Environmental considerations, including wetlands, protected species habitats, or potential contamination, can impose severe development restrictions and increase remediation costs. These factors can significantly diminish a property’s market value due to regulatory hurdles and financial liabilities. Environmental assessments are often necessary to identify such issues.
The Sales Comparison Approach, often considered the most reliable method for valuing undeveloped land, involves analyzing recent sales of similar properties in the same market area. Appraisers select comparable sales and adjust for differences in size, location, zoning, topography, and sale date. For instance, a comparable sale from six months ago might be adjusted upward for market appreciation, or downward if the comparable property had superior road frontage.
The Income Capitalization Approach is relevant when land has the potential to generate revenue, such as through agricultural leases, timber harvesting, or mineral rights. This method converts anticipated future income streams into a present value by applying a capitalization rate. For example, if a 65-acre parcel can reliably produce annual farming income, that income is discounted to reflect its current worth to an investor. This approach is less common for speculative land holdings without immediate income potential.
The Cost Approach, while primarily used for improved properties, can be adapted for land valuation when considering its highest and best use for development. This involves estimating the cost of preparing the land for development, such as grading, utility installation, and access road construction. The approach often subtracts these development costs from the projected value of the completed development, deriving an implied land value. This method is typically applied where the land’s value is intrinsically tied to its development potential.
Accessing public records is a foundational step in gathering data for land valuation. County assessor’s offices maintain detailed records, including plat maps, zoning maps, and property tax records. These documents provide initial insights into the legal and physical characteristics of the 65-acre parcel.
Researching local real estate market data is important for understanding current pricing trends. Information on recent sales of comparable undeveloped land can be found through local real estate brokerage websites, multiple listing services (MLS), or by contacting local agents specializing in rural land. Analyzing these sales helps establish a realistic price range for the property.
Obtaining site-specific information provides deeper insight into the land’s physical attributes. This includes reviewing surveys, topographic maps, and, if available, soil reports. Environmental assessments, if previously conducted, can highlight potential challenges like wetlands or contamination.

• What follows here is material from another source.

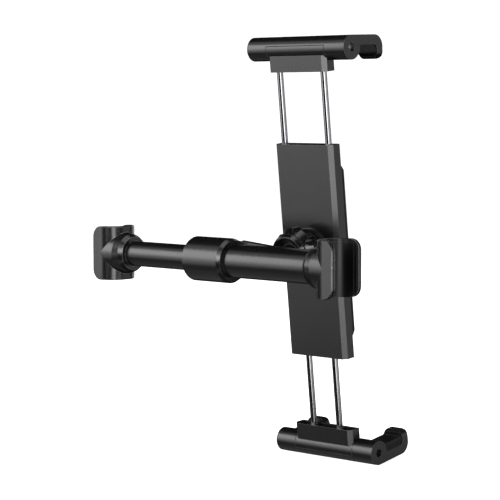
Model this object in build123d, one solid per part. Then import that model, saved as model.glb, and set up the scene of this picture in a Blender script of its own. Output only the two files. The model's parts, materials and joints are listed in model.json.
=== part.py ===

Understanding the availability and cost of connecting to essential utilities is important. Contacting local utility companies for water, sewer, electricity, and natural gas can confirm service availability and provide estimates for extension costs. Municipal planning departments can provide guidance on infrastructure plans. This information directly impacts development feasibility and associated expenses.
Engaging with local real estate agents, developers, or long-term residents can offer valuable qualitative insights into the local land market. These individuals often possess firsthand knowledge of recent transactions, community development plans, and local nuances not evident from public records alone. Their perspectives can provide context and support for the quantitative data.
Hiring a professional land appraiser is advisable or necessary in various situations, such as when buying or selling a large land parcel to ensure a fair transaction price. An appraisal is typically required when securing a loan using the land as collateral, for legal disputes involving property value, or for estate planning and tax purposes. A formal appraisal provides an unbiased, defensible opinion of value.
To find a qualified appraiser, seek out certified general appraisers who specialize in large acreage or rural properties. These professionals have undergone extensive training and certification to appraise complex real estate. Professional organizations, such as the Appraisal Institute, or state licensing boards can provide directories of licensed appraisers.
The appraisal process typically begins with a thorough site visit to inspect the property’s physical characteristics, including topography, access, and potential environmental concerns. This is followed by extensive data collection, including researching comparable sales, zoning regulations, and market trends. The appraiser then conducts a detailed market analysis, applying appropriate valuation methodologies, before generating a comprehensive report.
An appraisal report provides a detailed written opinion of the land’s value, supported by factual evidence and analysis. The report typically outlines the valuation methodologies used, such as the sales comparison approach, and presents supporting data, including comparable sales and adjustments. It concludes with the appraiser’s final opinion of value and often includes maps, photographs, and a summary of the property’s characteristics.
To prepare for an appraiser’s visit, having relevant documents readily available can streamline the process. This includes property surveys, deeds, environmental reports, and information regarding utility access or previous assessments. Providing these documents allows the appraiser to efficiently verify property details and focus on on-site observations and market analysis.